Nearly a century and a half after the Civil War, nearly 50 years after the Civil Rights movement, the great-grandchildren of those who created the wealth of the South, who fought for equality in several wars, and who have been repeatedly promised full enfranchisement, are still in desperate poverty. It is not only African Americans who are in this boat. Native Americans, many of whose ancestors were force-marched from their Southern homelands in abrogation of treaty rights to Oklahoma and other states, have also been left out of the economy. More recent Latino immigrants have created large profits for their employers pay taxes, but they too have been left out of relief efforts due to their immigration status.

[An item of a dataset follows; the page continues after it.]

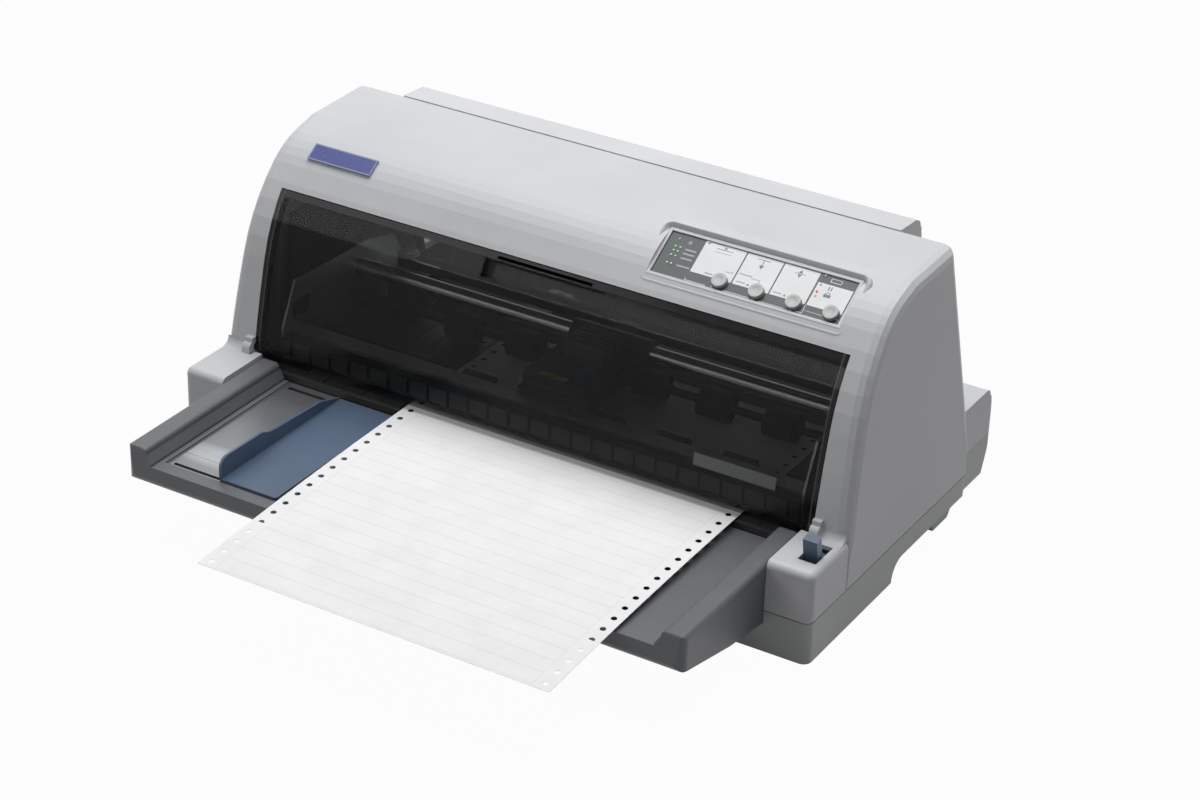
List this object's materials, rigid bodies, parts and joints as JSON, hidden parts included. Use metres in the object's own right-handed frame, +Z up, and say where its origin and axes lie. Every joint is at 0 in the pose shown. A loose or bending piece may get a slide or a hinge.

This Second Reconstruction should repair the failures of the past. Reconstruction dollars should build capacity and ownership of local community development organizations. They should pay a living wage to workers. It should create new stakeholders, new landowners and homeowners. It should jumpstart new businesses that employ local residents at living wages. Land should be taken and redistributed to those who have lived and worked in the city and who want to return.

Funding the Dream

A Second Reconstruction requires a bold commitment of treasure, not more debt for our children or regressive taxes on workers. The burden of rebuilding the Gulf should not fall primarily on low and middle income taxpayers. These resources should come from a progressive federal tax system that reverses the billions in dollars of tax breaks given to multi-millionaires and corporations: wealth whose origins lie in the land of Native peoples and the labor of African Americans.

The Civil War exacted a terrible cost—and yet, the nation stopped short of making good on its promises. We have seen the cost of that failure in the faces of the sons and daughters of Katrina. With a new national awakening to the dangers of a house divided, we cannot afford to stop short this time.